● **Dataset section**
+---+

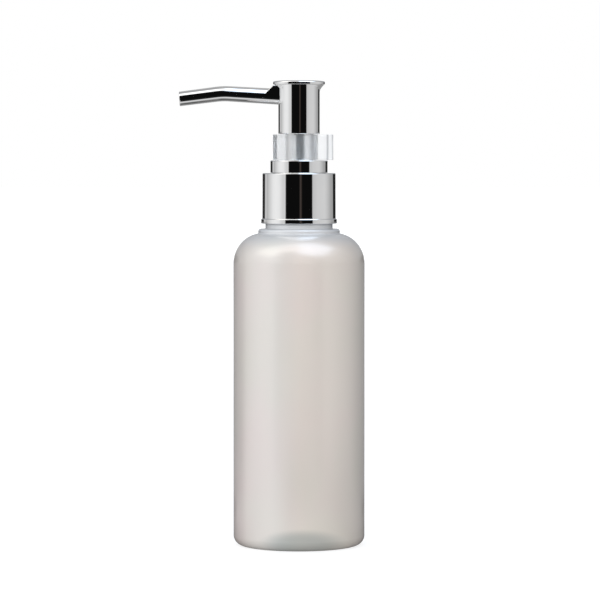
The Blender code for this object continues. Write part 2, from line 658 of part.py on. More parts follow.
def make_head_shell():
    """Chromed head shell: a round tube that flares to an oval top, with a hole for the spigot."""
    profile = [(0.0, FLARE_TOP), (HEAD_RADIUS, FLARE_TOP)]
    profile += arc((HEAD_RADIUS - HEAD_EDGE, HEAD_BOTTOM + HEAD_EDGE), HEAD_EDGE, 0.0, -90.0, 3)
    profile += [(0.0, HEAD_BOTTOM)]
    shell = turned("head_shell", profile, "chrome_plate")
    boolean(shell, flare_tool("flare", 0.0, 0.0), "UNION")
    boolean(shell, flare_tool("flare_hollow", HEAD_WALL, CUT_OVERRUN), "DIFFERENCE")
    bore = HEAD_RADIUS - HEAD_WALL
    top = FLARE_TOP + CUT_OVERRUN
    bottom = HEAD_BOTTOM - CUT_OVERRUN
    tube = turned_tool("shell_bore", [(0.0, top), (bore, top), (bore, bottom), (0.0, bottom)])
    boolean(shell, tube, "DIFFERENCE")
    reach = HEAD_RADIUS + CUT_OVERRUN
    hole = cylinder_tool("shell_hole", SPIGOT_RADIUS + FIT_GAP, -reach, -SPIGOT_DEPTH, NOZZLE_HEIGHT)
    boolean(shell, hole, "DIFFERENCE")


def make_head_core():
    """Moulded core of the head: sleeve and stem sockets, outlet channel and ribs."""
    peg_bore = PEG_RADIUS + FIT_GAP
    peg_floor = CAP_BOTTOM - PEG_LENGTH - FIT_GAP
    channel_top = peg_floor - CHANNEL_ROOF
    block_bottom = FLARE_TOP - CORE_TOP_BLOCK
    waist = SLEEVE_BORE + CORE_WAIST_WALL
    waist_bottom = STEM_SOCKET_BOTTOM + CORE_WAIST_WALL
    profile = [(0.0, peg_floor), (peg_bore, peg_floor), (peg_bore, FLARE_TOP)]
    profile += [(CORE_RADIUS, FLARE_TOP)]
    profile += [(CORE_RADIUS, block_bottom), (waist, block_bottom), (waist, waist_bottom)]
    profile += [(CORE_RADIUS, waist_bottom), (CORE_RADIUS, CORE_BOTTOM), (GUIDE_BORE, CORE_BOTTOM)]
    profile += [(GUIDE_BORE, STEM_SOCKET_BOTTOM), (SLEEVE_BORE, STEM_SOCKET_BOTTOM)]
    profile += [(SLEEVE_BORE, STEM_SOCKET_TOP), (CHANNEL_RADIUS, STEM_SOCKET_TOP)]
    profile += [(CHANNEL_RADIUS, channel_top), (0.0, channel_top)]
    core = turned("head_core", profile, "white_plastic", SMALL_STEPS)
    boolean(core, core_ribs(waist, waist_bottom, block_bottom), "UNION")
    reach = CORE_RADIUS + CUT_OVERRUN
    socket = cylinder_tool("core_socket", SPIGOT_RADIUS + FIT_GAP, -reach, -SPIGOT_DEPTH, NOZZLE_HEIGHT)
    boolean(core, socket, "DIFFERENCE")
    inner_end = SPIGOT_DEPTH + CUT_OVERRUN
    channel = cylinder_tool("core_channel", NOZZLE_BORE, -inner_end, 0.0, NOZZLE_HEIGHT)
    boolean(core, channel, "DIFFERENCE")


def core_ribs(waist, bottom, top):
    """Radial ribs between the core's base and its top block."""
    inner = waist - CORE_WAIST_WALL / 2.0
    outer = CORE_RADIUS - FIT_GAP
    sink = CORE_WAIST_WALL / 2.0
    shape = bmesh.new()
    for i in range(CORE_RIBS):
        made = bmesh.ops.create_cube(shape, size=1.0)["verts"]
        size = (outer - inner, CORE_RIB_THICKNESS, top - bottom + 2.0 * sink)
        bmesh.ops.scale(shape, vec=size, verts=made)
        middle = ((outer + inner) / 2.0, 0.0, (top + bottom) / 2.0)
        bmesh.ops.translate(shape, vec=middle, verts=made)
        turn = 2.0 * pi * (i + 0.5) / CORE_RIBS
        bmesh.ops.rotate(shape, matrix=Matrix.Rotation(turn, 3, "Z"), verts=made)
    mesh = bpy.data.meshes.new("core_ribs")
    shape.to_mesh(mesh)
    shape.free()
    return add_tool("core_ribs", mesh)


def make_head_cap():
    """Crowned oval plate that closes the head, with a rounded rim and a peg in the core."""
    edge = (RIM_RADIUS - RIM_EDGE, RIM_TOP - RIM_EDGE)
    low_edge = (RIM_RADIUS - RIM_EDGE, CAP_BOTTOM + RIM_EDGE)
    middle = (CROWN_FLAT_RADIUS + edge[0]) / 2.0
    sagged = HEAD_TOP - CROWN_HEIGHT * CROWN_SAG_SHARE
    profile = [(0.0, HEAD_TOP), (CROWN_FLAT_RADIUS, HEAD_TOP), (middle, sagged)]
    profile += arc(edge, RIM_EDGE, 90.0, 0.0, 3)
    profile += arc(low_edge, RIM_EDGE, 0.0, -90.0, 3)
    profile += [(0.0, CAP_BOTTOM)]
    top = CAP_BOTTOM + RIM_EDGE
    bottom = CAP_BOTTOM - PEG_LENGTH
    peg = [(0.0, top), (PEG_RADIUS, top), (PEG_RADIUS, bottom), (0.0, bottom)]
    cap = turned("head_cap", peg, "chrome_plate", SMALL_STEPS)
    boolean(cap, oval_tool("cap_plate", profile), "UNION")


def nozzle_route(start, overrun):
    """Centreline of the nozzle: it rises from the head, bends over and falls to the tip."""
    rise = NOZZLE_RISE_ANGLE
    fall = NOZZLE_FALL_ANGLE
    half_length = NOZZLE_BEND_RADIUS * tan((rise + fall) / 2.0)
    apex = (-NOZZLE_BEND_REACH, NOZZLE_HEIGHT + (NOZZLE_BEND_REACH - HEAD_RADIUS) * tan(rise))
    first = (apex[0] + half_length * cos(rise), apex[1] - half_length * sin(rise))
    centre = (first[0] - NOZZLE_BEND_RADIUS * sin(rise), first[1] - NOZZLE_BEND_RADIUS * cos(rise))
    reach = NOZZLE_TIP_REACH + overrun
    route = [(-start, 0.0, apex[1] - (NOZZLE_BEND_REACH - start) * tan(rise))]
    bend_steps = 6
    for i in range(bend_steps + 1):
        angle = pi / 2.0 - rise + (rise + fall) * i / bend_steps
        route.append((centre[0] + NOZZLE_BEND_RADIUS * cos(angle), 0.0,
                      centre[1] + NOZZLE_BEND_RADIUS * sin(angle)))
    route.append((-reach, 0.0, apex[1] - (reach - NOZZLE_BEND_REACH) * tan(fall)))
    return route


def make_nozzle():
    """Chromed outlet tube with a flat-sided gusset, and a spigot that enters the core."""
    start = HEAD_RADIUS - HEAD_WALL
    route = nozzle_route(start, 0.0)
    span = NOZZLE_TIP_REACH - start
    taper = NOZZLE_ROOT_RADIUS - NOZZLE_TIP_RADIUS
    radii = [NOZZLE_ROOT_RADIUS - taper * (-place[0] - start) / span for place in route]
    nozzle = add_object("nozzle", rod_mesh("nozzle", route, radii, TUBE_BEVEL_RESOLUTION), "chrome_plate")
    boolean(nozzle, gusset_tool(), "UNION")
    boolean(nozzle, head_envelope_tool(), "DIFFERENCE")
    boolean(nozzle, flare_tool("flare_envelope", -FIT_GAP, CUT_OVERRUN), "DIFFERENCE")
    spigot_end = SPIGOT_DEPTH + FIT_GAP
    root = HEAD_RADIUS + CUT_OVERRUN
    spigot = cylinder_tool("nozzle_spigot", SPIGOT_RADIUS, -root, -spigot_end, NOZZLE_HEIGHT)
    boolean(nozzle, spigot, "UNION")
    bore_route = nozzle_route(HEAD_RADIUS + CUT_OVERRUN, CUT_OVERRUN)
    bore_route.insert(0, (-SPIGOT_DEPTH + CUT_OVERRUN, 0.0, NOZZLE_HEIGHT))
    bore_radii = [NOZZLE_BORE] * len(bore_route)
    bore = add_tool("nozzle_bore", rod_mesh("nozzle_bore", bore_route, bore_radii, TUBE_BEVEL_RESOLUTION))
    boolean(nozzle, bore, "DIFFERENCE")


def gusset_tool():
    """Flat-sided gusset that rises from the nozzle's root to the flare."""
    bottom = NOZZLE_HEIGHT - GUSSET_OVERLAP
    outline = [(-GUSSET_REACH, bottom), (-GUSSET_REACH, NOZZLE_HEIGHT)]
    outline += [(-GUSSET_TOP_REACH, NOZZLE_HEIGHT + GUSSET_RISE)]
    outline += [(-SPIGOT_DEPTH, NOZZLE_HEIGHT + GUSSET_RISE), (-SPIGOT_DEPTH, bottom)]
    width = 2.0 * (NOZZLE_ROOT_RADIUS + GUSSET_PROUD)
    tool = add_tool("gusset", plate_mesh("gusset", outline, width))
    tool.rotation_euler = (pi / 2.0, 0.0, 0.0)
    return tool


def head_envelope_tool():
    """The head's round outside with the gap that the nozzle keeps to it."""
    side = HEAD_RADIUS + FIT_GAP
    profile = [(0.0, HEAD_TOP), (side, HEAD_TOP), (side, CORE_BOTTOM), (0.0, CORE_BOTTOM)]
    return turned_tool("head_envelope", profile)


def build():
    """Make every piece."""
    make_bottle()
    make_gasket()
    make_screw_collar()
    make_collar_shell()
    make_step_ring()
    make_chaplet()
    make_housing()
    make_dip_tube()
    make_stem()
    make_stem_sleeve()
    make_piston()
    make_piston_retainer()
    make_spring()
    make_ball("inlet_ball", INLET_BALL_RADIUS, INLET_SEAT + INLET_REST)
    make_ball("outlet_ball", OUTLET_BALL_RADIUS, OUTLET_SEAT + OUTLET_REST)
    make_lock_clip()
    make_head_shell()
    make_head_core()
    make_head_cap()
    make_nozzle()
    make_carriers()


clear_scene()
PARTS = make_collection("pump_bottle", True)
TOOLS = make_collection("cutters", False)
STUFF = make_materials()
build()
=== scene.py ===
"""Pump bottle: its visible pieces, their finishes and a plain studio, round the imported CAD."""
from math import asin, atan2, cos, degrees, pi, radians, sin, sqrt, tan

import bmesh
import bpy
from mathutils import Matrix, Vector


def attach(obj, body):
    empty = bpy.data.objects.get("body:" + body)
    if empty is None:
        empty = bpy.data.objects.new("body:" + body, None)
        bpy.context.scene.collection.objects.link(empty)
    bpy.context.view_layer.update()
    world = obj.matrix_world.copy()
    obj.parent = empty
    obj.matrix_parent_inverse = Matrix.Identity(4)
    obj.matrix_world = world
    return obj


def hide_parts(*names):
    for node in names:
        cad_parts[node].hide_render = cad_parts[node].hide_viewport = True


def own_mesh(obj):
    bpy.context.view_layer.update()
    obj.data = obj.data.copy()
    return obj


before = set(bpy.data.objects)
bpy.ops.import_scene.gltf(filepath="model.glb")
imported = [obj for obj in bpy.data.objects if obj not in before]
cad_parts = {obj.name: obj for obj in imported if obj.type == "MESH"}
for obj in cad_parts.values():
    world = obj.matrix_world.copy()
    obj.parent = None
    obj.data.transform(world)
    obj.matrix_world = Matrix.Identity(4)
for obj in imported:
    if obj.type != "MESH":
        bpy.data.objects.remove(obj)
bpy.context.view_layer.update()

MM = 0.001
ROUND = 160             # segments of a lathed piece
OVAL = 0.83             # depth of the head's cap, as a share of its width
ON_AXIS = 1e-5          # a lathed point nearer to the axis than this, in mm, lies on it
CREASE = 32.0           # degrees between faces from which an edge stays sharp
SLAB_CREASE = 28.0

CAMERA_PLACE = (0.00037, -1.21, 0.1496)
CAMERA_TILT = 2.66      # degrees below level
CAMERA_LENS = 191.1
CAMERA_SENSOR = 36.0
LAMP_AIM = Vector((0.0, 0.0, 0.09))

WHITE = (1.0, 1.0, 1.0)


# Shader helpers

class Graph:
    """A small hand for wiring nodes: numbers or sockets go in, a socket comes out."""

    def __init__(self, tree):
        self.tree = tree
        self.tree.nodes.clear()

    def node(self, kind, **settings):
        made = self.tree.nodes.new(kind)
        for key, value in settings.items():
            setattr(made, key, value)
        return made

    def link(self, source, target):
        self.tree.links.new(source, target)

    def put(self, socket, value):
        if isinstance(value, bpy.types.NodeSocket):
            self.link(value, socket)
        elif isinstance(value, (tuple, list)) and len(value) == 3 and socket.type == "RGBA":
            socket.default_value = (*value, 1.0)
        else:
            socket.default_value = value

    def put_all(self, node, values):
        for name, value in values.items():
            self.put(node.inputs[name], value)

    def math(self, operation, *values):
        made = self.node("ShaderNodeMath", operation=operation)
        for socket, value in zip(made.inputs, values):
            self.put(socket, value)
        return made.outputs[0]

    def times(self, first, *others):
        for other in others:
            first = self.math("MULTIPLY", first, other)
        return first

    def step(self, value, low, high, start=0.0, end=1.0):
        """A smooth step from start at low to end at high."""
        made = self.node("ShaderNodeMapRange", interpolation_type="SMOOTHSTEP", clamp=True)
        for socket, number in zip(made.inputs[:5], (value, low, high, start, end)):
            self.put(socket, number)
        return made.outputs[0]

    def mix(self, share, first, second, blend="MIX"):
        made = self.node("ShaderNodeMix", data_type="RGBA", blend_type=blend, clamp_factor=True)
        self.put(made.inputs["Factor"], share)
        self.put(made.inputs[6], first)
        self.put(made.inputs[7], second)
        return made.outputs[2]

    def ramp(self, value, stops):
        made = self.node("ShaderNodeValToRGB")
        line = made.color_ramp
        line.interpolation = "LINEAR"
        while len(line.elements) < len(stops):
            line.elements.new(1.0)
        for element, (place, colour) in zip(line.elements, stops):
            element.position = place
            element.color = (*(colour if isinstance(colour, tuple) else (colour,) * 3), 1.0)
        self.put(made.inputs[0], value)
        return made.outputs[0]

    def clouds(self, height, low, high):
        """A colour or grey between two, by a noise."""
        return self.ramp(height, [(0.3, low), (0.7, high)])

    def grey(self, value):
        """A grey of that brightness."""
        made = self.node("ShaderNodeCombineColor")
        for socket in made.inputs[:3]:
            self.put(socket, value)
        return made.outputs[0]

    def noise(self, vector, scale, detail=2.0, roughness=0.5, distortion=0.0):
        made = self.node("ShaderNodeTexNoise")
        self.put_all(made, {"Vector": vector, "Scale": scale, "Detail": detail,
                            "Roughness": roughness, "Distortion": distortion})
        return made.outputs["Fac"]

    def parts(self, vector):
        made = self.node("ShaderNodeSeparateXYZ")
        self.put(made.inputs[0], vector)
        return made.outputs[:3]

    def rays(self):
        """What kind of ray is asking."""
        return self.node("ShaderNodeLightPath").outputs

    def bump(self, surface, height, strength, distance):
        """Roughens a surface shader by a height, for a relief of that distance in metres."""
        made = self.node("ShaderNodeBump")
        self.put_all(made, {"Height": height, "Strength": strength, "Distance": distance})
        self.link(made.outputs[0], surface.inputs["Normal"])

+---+

● **What to do**
Gather up every line from the listing above in which the word "None" occurs.

● **Task result**
    if empty is None:
        empty = bpy.data.objects.new("body:" + body, None)
    obj.parent = None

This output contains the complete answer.